Escabeche is a tomato based sauce used extensively throughout the Spanish-speaking islands of the Caribbean. You can use it for any of the meats or vegetables the same. There is no set way to do it and it all comes down to taste. The main base is the same though: onions, peppers, garlic then whatever else you want to add.

1/4 cup olive oil
1 cup white vinegar
1/2 teaspoon salt
1/8 teaspoon pepper
4 bay leaves
4 cloves garlic crushed
1/2 bell pepper chopped
3 medium onions chopped
4 tablespoons pimentos, sliced in julienne strips
About 1 tablespoon cilantro
Worcestershire sauce

In a heavy skillet sauté onion, bell pepper, garlic and cilantro in olive oil until onions are transparent. Add ham and saute for 5 minutes. Dissolve the tomato paste in the vinegar and add along with the Worcestershire, salt, and sugar. Add bay leaves and pimentos and cook in low heat for about 20 minutes until sauce reduces. If you like hot food add 1/4 teaspoon Tabasco.
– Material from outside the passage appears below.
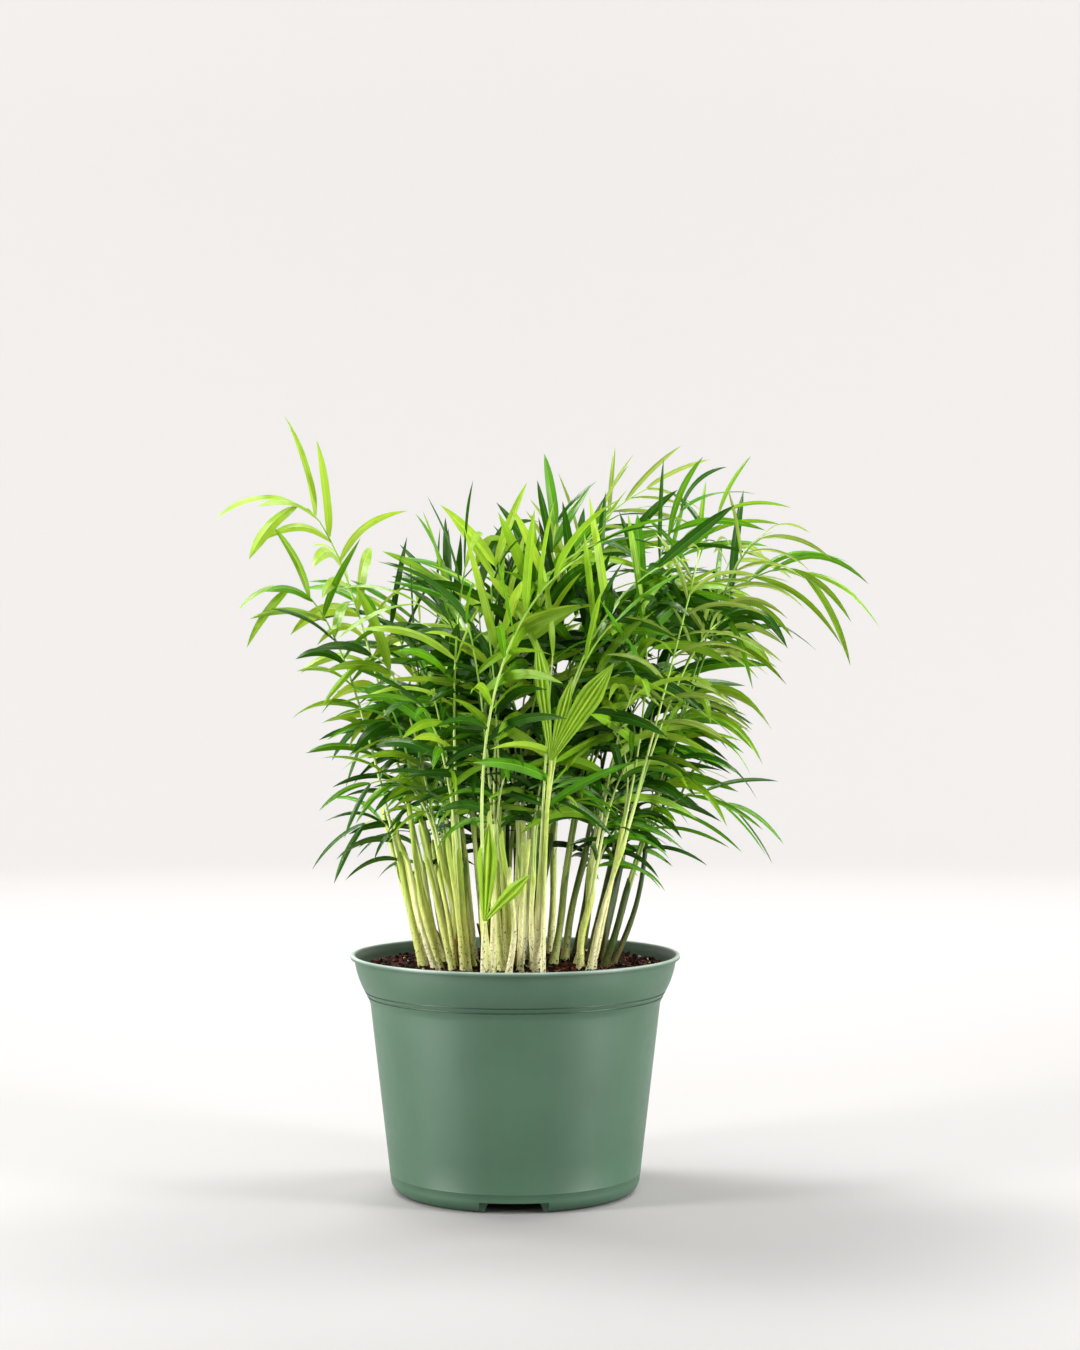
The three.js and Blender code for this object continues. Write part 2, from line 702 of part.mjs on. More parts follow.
function placeRibs(plans, thicket) {
  return plans.map((plan) => {
    const tries = BOWS.map((bow) => shapeFrond(plan, bow));
    const own = (owner) => owner.seedling === plan.seedling;
    const free = tries.find((shape) => !ribBodies(shape).some((body) => thicket.blocks(body, own)));
    if (!free) return null;
    ribBodies(free).forEach((body) => thicket.add(plan, body));
    return free;
  });
}

function placeLeaflets(shape, thicket) {
  shape.leaflets = new Map();
  const own = (owner) => owner === shape.plan;
  const diamonds = [];
  const bodies = [];
  const fits = (leaflet, body, diamond) =>
    leaflet.tip.z > POT_HEIGHT + RIM_CLEARANCE &&
    !thicket.blocks(body, own) &&
    !diamonds.some((other) => edgesPierce(diamond, other) || edgesPierce(other, diamond));
  for (const ring of ringPlaces(shape).filter(({ pair }) => pair !== undefined)) {
    for (const hand of [1, -1]) {
      for (const lift of LIFTS) {
        const leaflet = shapeLeaflet(shape, ring, hand, lift);
        const body = leafletBody(shape, ring, leaflet, hand);
        const diamond = leafletDiamond(leaflet);
        if (!fits(leaflet, body, diamond)) continue;
        diamonds.push(diamond);
        bodies.push(body);
        shape.leaflets.set(`${ring.pair} ${hand}`, leaflet);
        break;
      }
    }
  }
  bodies.forEach((body) => thicket.add(shape.plan, body));
}

// One solid of several surfaces, without the scraps and sealed hollows that fusing leaves.
function joined(surfaces) {
  return surfaces
    .map((surface) => toManifold(surface.geometry()))
    .reduce((whole, piece) => whole.add(piece))
    .decompose()
    .reduce((largest, body) => (body.volume() > largest.volume() ? body : largest));
}

// Assembly

const potPlastic = new THREE.MeshStandardMaterial({ color: 0x5f7f66, roughness: 0.42 });
const barkAndPeat = new THREE.MeshStandardMaterial({ color: 0x3a2219, roughness: 0.95 });
const sheath = new THREE.MeshStandardMaterial({ color: 0xcfdc95, roughness: 0.5 });
const leaf = new THREE.MeshStandardMaterial({ color: 0x3f8a1c, roughness: 0.45 });

const palm = new THREE.Group();

function addPiece(name, geometry, material) {
  const mesh = new THREE.Mesh(geometry, material);
  mesh.name = name;
  palm.add(mesh);
}

addPiece("pot", makePot(), potPlastic);
addPiece("potting_mix", makePottingMix(), barkAndPeat);

const seedlings = Array.from({ length: SEEDLINGS }, (_, index) => makeSeedling(index));
const plans = planFronds(seedlings);
const thicket = new Thicket();
for (const seedling of seedlings) {
  const owner = { seedling };
  thicket.add(owner, surfaceTriangles(stemSurface(seedling)));
  thicket.add(owner, surfaceTriangles(hubSurface(seedling)));
}
const shapes = placeRibs(plans, thicket).filter((shape) => shape);
shapes.forEach((shape) => placeLeaflets(shape, thicket));

seedlings.forEach((seedling, index) => {
  const number = String(index + 1).padStart(2, "0");
  const grown = shapes.filter(({ plan }) => plan.seedling === seedling);
  addPiece(`stem_${number}`, stemSurface(seedling).geometry(), sheath);
  const fronds = joined([hubSurface(seedling), ...grown.map(frondSurface)]);
  addPiece(`fronds_${number}`, toGeometry(fronds), leaf);
});

export default palm;
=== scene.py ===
import math
import random

import bmesh
import bpy
from mathutils import Matrix, Vector
from mathutils import noise as perlin


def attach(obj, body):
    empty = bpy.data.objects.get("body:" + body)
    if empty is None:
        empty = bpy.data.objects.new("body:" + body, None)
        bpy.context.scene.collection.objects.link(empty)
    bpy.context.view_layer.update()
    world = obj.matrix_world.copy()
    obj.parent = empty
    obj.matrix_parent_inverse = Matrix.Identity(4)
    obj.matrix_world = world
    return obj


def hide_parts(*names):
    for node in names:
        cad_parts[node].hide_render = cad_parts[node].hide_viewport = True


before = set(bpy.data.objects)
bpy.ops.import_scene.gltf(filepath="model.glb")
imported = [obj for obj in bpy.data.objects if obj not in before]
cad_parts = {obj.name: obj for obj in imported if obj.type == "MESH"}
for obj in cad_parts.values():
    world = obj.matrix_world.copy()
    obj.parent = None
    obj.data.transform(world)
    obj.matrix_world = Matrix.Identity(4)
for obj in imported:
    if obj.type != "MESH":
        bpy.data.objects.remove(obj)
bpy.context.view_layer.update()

# The pot
# A stock nursery pot of grey-green polypropylene, injection-moulded in one piece: a drafted wall, a
# collar that flares above two fine grooves, a thin flat lip, and a foot ring that three notches open
# to the drain channel under the floor.

MM = 0.001  # sizes are given in millimetres, and a mesh is made in metres
POT_HEIGHT = 145
LIP_RADIUS = 101.5
LIP_HEIGHT = 2.6
LIP_ROUND = 0.8
WALL = 1.7
WALL_FOOT_RADIUS = 76.8
WALL_DRAFT = 0.1163
SHOULDER_HEIGHT = 117
GROOVES = ((120.0, 91.2), (123.0, 92.9))
GROOVE_WIDTH = 1.0
GROOVE_DEPTH = 0.9
COLLAR_FOOT = (93.4, 124.0)
COLLAR_BEND = (97.5, 131.6)
COLLAR_TOP = (99.2, 142.4)
MOULD_LINE_HEIGHT = 12
MOULD_LINE = 0.16
FOOT_FILLET = 8
FOOT_RING_WIDTH = 11
FOOT_CHAMFER = 0.5
PAD_CHAMFER = 0.6
FLOOR_CLEARANCE = 6.8
FLOOR_RADIUS = 72.3
INNER_BEND_HEIGHT = 14
CENTRE_PAD_RADIUS = 22
CHANNEL_DRAFT = 2
NOTCHES = 3
NOTCH_WIDTH = 41
NOTCH_TUNNEL = 29
NOTCH_TUNNEL_FOOT = 36
NOTCH_TUNNEL_HEIGHT = 6.1
NOTCH_TUNNEL_LENGTH = 22
NOTCH_FACE_RADIUS = 70
NOTCH_INNER_RADIUS = 52
DRAIN_HOLES = 6
DRAIN_HOLE_RADIUS = 5
DRAIN_CIRCLE_RADIUS = 42
POT_SIDES = 240

POT_GREEN = "#31563D"
POT_GREEN_PALE = "#3A6047"
# A painted highlight: the pale grey painted in patches onto the top of the lip, and how far down it reaches.
LIP_PAINTED_HIGHLIGHT = "#AEBDB2"
LIP_HIGHLIGHT_HEIGHT = 1.4
POLYPROPYLENE_IOR = 1.72  # above the plastic's own 1.49, to match the grey bands that the lights lay on it
SATIN = (0.42, 0.52)
STREAK_WIDTH = 18
CLOUD_WIDTH = 45
SCUFF_WIDTH = 6
MOULD_GRAIN = 0.7
MOULD_GRAIN_DEPTH = 0.05


def linear(colour):
    """An sRGB hex colour as linear red, green, blue and alpha."""
    parts = [int(colour[i:i + 2], 16) / 255 for i in (1, 3, 5)]
    return [c / 12.92 if c <= 0.04045 else ((c + 0.055) / 1.055) ** 2.4 for c in parts] + [1.0]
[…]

This basic sauce can be used to cook beans, beef, chicken, and fish, or to pour over Mangú (mashed plantains.) Dried cod cooked in escabeche is a favorite Dominican dish. Food that you cook in escabeche is called guisada(o) (Stewed).

To cook meats, always brown the meat first by heating oil and about 1 tablespoons of sugar, until very hot and the sugar is browning. Add the meat in small batches to brown and sear. The meat will be much more tender and tasty.
Freeze or refrigerate the sauce for later use. Enjoy!